With a brilliant and authentic sense of that time and place, Deborah Noyes envisions the path Pearl takes to make herself whole and to carve her place in the New World. Beautifully written with boundless compassion, Angel and Apostle is a heart-rending and imaginative debut in which Noyes masterfully makes Hawthorne’s character her own.
PUBLISHERS WEEKLY
A is for ardent, avid, adoring and such is Pearl, whose coming-of-age as Hester Prynne's bastard child is the subject of Noyes's debut. A reimagining of The Scarlet Letter's characters, Noyes's drama unravels the puzzles of "heart and history that consumed" impish Pearl, taunted by puritanical "cretins" as the devil's spawn. While Hawthorne's Pearl serves his novel primarily as a symbol of innocence, provoking contemplation of morality and social organization in his adult characters, Noyes, a young adult writer with a penchant for the historical and gothic (Gothic!: Ten Original Dark Tales), writes a Pearl of flesh and wit, who both dotes upon her stoic mother and despises her for their status as pariahs.
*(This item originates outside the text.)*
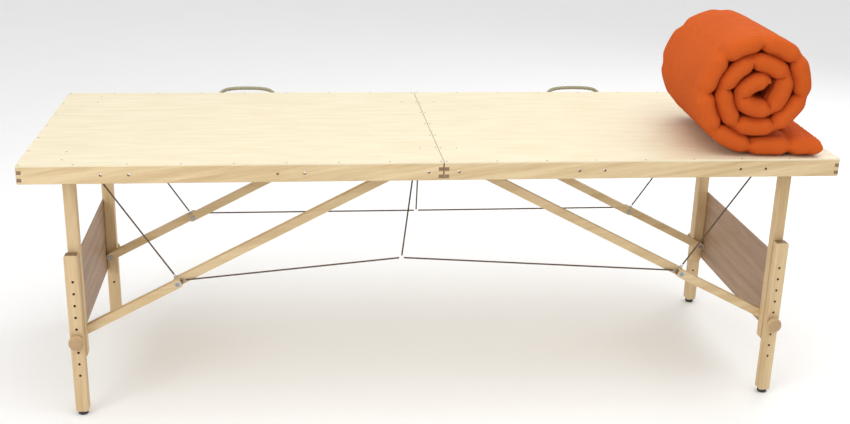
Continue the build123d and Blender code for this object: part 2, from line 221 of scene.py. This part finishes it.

As a child, Pearl's feminist musings frame the narrative: "Why did God hate the apple so?" Not until she leaves the New World and grows into womanhood does she feel the legacy of the scarlet A. Pearl settles in England and marries the brother of her sole childhood friend, Simon. But it is Simon, blind and sullen, who sees Pearl for who she is. Noyes engages with atmospheric charms of time and place, and though the major turns of the novel are predictable, she delivers an ending revelation that would surprise Hawthorne himself.